A conclusione del ciclo ferragostano a Pietramelara, quali sono le considerazioni che sorgono spontanee?
Va in primo luogo lodato l’impegno di quei custodi di antiche tradizioni che sono i comitati festa; la loro abnegazione ed il loro disinteresse sono universalmente (o quasi) riconosciuti.
Ci si deve chiedere: “Ma qual è il senso della festa nel terzo millennio?”.
Provo a rispondere: la festa, patronale o meno che sia, deve essere momento di coesione, di gioia di riunirsi e di riunire famiglie e gruppi vari; un’occasione fuori dell’ordinario per rivedersi, per stare insieme a riscoprire valori che, sebbene vecchi di secoli, ed un poco spenti nella loro forza, mantengono immutata tutta la loro profonda positività. Il senso di appartenenza ad una famiglia, ad un luogo, ad un gruppo di amici, nel clima festoso deve recuperare forza ed energia. Le ragioni della Fede (quasi un ossimoro, questo, ndr), che hanno indotto il culto di quel particolare Santo, vanno riscoperte e rivalutate, anche allo scopo di non banalizzare la Festa in quanto tale.
Convinto come sono dei benefici che può apportare il periodo festivo, faccio notare, tuttavia,che il numero delle feste a Pietramelara è divenuto veramente eccessivo; inoltre, atteso che il costo viene sostenuto dalla intera cittadinanza, ritengo opportuno che qualche evento di importanza minore venga magari cancellato, anche alla luce del momento poco florido che ognuno sta attraversando.
Infine va sottolineato un aspetto di importanza tutt’altro che secondaria: gli eventi devono avere ricadute positive sull’economia locale. Pertanto essi vanno pubblicizzati con ogni mezzo, servendosi di tutti i Media: dai più tradizionali, quali la carta stampata, ai più innovativi come i social networks (facebook ecc.).

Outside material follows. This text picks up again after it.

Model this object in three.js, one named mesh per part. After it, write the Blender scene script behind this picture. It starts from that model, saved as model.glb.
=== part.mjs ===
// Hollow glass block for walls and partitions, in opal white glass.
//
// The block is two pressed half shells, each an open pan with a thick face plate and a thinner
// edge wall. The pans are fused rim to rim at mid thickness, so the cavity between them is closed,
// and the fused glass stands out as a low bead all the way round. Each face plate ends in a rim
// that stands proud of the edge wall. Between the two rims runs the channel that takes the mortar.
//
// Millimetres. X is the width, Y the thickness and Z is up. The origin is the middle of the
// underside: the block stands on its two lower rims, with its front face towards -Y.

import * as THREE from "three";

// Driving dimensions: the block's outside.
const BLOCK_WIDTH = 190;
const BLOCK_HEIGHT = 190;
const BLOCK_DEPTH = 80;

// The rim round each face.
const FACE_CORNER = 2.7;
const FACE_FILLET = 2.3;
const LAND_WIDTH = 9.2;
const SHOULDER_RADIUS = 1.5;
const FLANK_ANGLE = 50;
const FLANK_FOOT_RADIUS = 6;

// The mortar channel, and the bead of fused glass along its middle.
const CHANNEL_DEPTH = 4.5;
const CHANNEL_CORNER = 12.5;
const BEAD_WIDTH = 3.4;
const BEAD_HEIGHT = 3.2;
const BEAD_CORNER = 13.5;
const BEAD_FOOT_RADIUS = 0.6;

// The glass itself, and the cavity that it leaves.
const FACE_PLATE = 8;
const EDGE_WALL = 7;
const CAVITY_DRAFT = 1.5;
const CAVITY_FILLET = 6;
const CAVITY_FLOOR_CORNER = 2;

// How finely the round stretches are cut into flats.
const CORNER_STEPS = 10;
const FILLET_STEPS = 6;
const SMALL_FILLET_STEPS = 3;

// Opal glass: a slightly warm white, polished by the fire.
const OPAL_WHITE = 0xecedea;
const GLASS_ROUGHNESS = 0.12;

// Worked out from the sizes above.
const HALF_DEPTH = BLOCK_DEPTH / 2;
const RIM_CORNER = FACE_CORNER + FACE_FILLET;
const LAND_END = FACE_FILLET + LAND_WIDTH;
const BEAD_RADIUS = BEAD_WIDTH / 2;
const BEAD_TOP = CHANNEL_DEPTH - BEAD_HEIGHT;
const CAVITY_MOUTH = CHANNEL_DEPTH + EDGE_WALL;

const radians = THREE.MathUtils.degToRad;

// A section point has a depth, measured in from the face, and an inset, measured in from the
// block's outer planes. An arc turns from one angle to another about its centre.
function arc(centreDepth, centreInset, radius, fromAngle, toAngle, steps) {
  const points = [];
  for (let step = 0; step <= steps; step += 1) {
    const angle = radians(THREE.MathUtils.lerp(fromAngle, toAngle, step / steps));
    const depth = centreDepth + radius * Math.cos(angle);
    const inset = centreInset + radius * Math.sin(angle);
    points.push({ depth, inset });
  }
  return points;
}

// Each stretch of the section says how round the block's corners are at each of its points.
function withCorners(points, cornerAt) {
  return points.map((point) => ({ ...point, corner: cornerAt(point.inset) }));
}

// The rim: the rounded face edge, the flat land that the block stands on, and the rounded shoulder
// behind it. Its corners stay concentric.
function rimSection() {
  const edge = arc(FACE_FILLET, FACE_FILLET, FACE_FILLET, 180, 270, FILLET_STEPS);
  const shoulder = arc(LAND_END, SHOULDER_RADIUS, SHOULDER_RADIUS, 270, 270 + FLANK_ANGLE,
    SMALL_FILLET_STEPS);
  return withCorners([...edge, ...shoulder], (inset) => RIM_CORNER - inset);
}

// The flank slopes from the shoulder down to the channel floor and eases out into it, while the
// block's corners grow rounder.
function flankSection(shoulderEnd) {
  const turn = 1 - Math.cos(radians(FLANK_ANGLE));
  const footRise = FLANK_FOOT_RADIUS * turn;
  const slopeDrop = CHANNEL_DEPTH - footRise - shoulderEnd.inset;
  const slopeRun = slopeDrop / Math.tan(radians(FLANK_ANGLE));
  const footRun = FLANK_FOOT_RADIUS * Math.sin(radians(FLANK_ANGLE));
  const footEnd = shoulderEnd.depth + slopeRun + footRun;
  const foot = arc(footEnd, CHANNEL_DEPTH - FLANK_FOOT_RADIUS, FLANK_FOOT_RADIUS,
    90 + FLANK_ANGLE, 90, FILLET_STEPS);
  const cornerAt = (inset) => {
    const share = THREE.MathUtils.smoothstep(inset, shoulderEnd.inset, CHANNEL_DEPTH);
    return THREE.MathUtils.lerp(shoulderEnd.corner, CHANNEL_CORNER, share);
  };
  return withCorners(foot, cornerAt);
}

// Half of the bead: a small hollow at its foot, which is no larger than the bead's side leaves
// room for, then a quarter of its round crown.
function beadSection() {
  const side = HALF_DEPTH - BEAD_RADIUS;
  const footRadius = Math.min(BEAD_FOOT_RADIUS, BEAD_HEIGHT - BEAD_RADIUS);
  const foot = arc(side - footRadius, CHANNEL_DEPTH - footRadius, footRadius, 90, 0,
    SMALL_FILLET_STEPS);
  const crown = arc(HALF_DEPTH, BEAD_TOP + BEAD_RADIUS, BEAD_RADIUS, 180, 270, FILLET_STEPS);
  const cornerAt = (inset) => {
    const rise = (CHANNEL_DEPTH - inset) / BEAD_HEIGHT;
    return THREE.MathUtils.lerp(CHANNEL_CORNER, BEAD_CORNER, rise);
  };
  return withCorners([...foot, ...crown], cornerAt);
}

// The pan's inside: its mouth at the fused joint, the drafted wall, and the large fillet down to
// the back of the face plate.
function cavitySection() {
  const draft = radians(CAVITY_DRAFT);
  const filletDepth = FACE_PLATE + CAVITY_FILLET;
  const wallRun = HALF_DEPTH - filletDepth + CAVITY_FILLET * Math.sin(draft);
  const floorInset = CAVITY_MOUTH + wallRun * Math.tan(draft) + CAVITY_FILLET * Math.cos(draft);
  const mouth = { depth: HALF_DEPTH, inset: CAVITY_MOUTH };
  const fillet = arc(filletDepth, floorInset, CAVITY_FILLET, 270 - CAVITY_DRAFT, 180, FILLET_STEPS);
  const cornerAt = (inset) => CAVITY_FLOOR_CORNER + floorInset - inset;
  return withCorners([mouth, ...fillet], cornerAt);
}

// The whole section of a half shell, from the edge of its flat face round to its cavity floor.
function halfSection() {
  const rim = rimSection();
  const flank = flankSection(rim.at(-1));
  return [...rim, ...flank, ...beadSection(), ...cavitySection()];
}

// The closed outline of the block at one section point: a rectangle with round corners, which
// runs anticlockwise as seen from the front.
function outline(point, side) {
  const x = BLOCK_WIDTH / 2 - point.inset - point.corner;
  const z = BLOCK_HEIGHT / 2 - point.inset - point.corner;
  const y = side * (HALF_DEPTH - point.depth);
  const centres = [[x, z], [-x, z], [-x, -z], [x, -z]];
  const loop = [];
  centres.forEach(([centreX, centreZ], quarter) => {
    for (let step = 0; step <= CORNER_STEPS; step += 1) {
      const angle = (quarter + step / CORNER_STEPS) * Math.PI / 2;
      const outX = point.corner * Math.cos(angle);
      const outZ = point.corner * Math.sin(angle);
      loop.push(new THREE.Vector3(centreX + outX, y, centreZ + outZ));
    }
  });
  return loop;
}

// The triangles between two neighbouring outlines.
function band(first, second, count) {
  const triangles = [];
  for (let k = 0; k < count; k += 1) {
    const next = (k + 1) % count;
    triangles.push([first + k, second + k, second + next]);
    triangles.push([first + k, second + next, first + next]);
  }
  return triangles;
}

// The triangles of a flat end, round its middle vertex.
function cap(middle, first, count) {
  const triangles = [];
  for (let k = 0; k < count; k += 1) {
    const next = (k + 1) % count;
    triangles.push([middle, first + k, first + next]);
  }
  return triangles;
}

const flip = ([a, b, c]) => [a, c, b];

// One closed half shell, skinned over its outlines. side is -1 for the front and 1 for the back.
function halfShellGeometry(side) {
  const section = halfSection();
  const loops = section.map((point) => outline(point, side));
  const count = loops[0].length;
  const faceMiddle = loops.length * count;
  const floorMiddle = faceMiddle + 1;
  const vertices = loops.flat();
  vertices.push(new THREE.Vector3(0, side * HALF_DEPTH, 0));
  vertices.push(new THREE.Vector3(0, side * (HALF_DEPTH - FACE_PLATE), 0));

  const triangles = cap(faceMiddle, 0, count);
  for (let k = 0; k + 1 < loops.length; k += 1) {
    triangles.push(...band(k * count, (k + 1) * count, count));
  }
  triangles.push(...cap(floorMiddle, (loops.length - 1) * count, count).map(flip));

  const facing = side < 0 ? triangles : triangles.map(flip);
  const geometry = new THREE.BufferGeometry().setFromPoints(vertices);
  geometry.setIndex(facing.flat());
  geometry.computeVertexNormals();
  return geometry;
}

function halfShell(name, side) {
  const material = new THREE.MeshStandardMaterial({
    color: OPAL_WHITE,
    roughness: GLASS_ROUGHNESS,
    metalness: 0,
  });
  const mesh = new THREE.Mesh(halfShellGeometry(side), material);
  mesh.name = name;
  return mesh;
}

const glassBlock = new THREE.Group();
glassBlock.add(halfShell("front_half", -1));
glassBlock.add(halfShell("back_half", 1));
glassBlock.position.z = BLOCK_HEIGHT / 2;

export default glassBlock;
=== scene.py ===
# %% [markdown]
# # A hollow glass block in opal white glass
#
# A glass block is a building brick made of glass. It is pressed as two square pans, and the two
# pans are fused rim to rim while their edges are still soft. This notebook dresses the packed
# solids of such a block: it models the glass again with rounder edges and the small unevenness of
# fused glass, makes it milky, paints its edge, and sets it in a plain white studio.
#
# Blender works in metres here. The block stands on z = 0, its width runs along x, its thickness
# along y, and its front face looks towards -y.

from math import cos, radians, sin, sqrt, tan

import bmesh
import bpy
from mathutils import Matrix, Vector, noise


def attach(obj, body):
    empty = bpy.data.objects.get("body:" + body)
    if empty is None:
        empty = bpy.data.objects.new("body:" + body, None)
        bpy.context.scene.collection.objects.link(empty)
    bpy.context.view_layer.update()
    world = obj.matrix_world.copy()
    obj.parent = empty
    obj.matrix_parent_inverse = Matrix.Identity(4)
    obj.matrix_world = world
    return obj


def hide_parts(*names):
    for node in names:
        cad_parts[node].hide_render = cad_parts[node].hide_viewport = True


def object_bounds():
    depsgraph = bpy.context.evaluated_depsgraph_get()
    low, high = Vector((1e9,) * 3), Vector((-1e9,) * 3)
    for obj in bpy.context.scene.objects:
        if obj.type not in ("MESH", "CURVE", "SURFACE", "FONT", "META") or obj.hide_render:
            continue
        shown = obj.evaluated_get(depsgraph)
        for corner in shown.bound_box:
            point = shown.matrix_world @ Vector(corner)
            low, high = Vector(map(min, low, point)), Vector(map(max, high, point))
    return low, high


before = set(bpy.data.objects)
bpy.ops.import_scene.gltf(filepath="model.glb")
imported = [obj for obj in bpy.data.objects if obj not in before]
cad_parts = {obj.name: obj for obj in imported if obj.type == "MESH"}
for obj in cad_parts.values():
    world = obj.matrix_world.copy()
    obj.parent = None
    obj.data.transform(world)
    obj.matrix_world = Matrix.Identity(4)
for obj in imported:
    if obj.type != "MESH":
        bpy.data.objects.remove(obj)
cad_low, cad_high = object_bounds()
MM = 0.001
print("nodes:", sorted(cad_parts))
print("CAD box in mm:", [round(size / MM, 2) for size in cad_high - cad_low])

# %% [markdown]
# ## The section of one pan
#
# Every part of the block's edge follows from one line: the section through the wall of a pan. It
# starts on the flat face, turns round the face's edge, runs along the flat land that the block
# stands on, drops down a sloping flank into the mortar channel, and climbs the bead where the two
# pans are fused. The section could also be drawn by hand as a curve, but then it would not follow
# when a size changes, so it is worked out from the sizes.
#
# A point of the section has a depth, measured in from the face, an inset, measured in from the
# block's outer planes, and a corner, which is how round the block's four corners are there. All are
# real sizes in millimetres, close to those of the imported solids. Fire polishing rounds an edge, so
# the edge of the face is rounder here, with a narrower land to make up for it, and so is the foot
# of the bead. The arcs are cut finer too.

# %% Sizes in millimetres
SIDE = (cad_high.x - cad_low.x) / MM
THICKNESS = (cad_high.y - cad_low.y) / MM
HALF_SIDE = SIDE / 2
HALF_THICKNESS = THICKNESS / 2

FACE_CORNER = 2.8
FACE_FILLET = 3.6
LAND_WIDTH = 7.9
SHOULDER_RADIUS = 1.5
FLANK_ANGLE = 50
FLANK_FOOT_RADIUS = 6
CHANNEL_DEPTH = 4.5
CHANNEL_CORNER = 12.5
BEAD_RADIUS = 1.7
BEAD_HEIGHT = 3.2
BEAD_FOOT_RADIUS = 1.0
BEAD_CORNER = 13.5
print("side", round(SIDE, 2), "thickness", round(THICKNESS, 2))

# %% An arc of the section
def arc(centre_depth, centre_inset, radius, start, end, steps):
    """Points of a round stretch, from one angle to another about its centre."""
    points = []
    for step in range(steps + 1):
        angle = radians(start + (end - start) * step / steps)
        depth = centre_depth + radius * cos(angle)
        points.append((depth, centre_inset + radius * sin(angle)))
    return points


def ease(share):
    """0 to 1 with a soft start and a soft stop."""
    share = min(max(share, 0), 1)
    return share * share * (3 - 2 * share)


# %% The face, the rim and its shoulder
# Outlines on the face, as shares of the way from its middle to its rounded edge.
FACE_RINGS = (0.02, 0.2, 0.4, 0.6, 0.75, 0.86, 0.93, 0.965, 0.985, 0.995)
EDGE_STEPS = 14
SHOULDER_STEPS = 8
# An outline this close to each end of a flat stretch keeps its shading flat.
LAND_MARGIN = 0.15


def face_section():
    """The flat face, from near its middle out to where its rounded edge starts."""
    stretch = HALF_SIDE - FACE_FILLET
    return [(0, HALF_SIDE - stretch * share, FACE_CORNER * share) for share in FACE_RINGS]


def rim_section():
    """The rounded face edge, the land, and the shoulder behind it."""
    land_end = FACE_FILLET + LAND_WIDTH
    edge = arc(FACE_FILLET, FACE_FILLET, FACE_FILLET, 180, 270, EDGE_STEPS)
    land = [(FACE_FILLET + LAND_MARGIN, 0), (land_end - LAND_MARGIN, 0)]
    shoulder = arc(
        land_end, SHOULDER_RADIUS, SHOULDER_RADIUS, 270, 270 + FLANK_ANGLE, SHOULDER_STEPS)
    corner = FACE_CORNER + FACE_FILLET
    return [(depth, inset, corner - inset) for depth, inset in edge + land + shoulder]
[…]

Le Feste devono rappresentare richiamo per Pietramelaresi altrove residenti e per persone di altre realtà, locali e metropolitane.
A tale scopo, sono del parere che vada esaltato il carattere di ruralità del nostro Paese, del nostro territorio, del nostro borgo, e che si debba far leva sulla nostra enogastronomia e sul nostro proverbiale senso di ospitalità, ancora pregni di quella civiltà contadina da cui noi tutti proveniamo.